I’ve also decided to set myself monthly physical challenges. Again, this is as much about getting me out of my comfort zone and breaking long-held limiting beliefs I’ve had about myself, not to mention enhancing future travel experiences!
In no particular order, my list of physical challenges includes: learning to ride a bike, kayaking, running, swimming, hiking (shoes already purchased!), horse riding, rock climbing, dancing of some kind (I’m thinking tap would be fun or at least funny!). It’s my intention to set specific dates for each event and invite anyone who’s interested to join me. I’m also open to suggestions for other challenges though reserve the right of veto (it has to be something I actually want to be able to do and I’m no thrill seeker! There’ll be no white water rafting or bungee jumping!).
To kick things off, January’s mission is to learn to ride a bike from scratch! Stay tuned to see how that works out!
I love it.
Thanks sister. It’s going to be a great year for us!
I am humbled by your ability to funnel such a painful experience into a truly inspiring and beautiful journey. 2014 for me is a double edged sword for me as I am revelling in becoming a mother but that in itself has created financial and career roadblocks for me too. Your post just kicked me in the pants! I am your no.1 cheerleader!

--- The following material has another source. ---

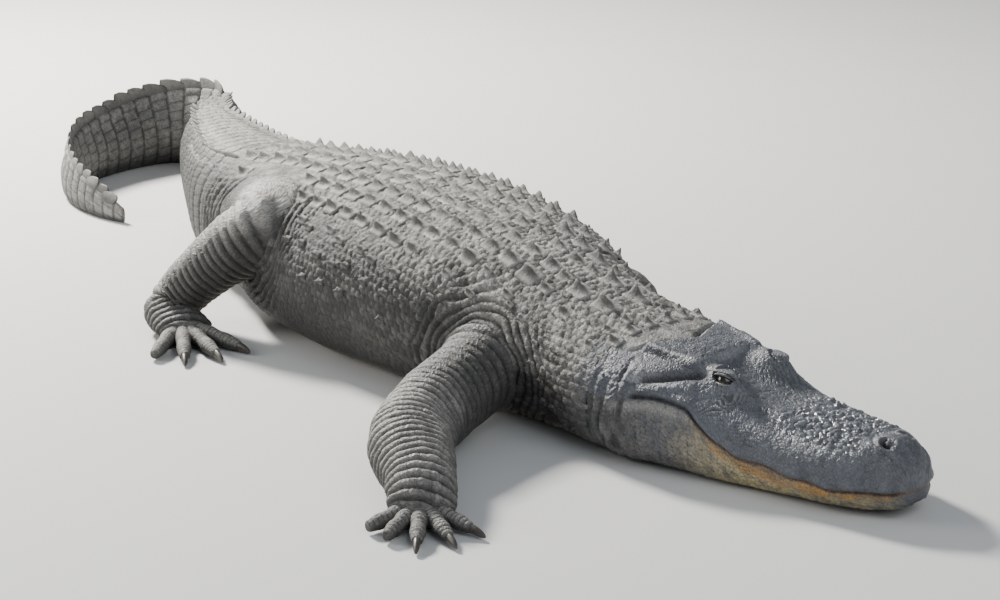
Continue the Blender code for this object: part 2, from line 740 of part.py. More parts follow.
def clear_of_legs(joint_sets):
    """Test that a plate at s and arc stays away from the legs."""
    def clear(s, arc):
        point = on_body(s, arc)[0]
        for joints, reach in joint_sets:
            for a, b in ((joints[0], joints[1]), (joints[1], joints[2])):
                along = b - a
                t = min(max((point - a).dot(along) / along.length_squared, 0.0), 1.0)
                if (point - a - along * t).length < reach:
                    return False
        return True
    return clear


def material(name, colour, rough):
    """Plain material of one colour."""
    made = bpy.data.materials.new(name)
    made.use_nodes = True
    shader = made.node_tree.nodes["Principled BSDF"]
    shader.inputs["Base Color"].default_value = (*colour, 1.0)
    shader.inputs["Roughness"].default_value = rough
    shader.inputs["Metallic"].default_value = 0.0
    return made


def finish(thing, kind, parent):
    """Give a node its material, smooth shading and parent."""
    rough = {"eye": 0.12, "claw": 0.45}.get(kind, 0.72)
    thing.data.materials.clear()
    thing.data.materials.append(material(thing.name + "_finish", COLOURS[kind], rough))
    thing.data.shade_smooth()
    thing.data.set_sharp_from_angle(angle=math.radians(32))
    thing.parent = parent


def build_legs():
    """All four legs as named parts, with their joint places."""
    made = []
    claws = []
    joints = []
    plan = (
        ("right", -1, RIGHT_ARM, ARM_ROOT, ARM_RADII, ARM_WIDENING, HAND, ARM_NAMES),
        ("left", 1, LEFT_ARM, ARM_ROOT, ARM_RADII, ARM_WIDENING, HAND, ARM_NAMES),
        ("right", -1, RIGHT_LEG, LEG_ROOT, LEG_RADII, LEG_WIDENING, FOOT, LEG_NAMES),
        ("left", 1, LEFT_LEG, LEG_ROOT, LEG_RADII, LEG_WIDENING, FOOT, LEG_NAMES))
    for label, side, steps, root, radii, widening, form, names in plan:
        parts, nails = limb(label, names, root, steps, side, radii, widening, form)
        carve(parts[0], [body_cutter()], 'MANIFOLD')
        if names == LEG_NAMES or label == "left":
            carve(parts[1], [body_cutter()], 'MANIFOLD')
        made += parts
        claws += nails
        joints.append((limb_joints(root, steps, side), max(radii) + PLATE_CLEARANCE))
    return made, claws, joints


def build():
    """Make every node of the animal."""
    for old in list(bpy.data.objects):
        bpy.data.objects.remove(old)
    draw = random.Random(SEED)
    parent = bpy.data.objects.new("alligator", None)
    bpy.context.scene.collection.objects.link(parent)
    limbs, claws, joints = build_legs()
    clear = clear_of_legs(joints)
    finish(build_head(), "head", parent)
    finish(skin_rings("lower_jaw", jaw_rings(False)), "lower_jaw", parent)
    for eye in build_eyes():
        finish(eye, "eye", parent)
    neck = body_length("neck")
    join(neck, nape_plates())
    finish(neck, "neck", parent)
    torso = body_length("torso")
    join(torso, trunk_plates(NECK_END + 0.030, TORSO_END - 0.022, draw, clear))
    finish(torso, "torso", parent)
    for name in ("tail_1", "tail_2", "tail_3", "tail_4"):
        start, end, step = LENGTHS[name]
        length = body_length(name)
        join(length, tail_crest(start + CREST_START, end, draw))
        finish(length, "tail", parent)
    for part in limbs:
        finish(part, "limb", parent)
    for nail in claws:
        finish(nail, "claw", parent)


build()
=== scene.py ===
"""Looks of the alligator: one scaled hide, horn plates and crest, eyes, lids and claws.

Places on the body are given as in the solids: s along the spine from the snout
tip, an arc from the midline of the back to each side, and a height. Metres.
"""
import math
from types import SimpleNamespace

import bpy
import numpy as np
from mathutils import Matrix, Vector


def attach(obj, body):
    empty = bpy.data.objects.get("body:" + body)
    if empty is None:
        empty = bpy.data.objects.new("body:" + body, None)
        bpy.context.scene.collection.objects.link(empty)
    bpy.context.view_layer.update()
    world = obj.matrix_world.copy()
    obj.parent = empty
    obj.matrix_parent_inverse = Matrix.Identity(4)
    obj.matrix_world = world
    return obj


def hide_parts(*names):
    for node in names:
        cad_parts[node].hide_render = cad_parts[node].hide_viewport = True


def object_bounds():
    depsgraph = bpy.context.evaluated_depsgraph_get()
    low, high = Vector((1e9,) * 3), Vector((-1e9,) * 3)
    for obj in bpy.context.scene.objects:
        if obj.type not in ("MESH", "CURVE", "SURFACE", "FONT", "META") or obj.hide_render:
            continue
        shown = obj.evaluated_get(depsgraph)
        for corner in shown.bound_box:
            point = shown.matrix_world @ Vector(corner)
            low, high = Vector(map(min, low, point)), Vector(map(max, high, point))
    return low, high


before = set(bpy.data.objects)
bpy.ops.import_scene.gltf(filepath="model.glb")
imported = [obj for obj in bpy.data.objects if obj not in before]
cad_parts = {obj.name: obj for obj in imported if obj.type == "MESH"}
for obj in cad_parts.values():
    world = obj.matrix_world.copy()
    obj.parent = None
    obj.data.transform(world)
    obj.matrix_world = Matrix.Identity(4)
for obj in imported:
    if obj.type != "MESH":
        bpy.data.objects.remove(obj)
CAD_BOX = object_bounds()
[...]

Wow, thanks Marns. That means the world to me. I’ve learned a thing or two these past few years and I intend to share them all with you to make sure your life is as wonderful and magical as you deserve. I really have come to realise that there is opportunity in overcoming adversity (which isn’t to say you’d ever opt for hard times) – we’re going to find a way to blunt that other edge of the sword in a way that means you never have to go back to that hell-hole!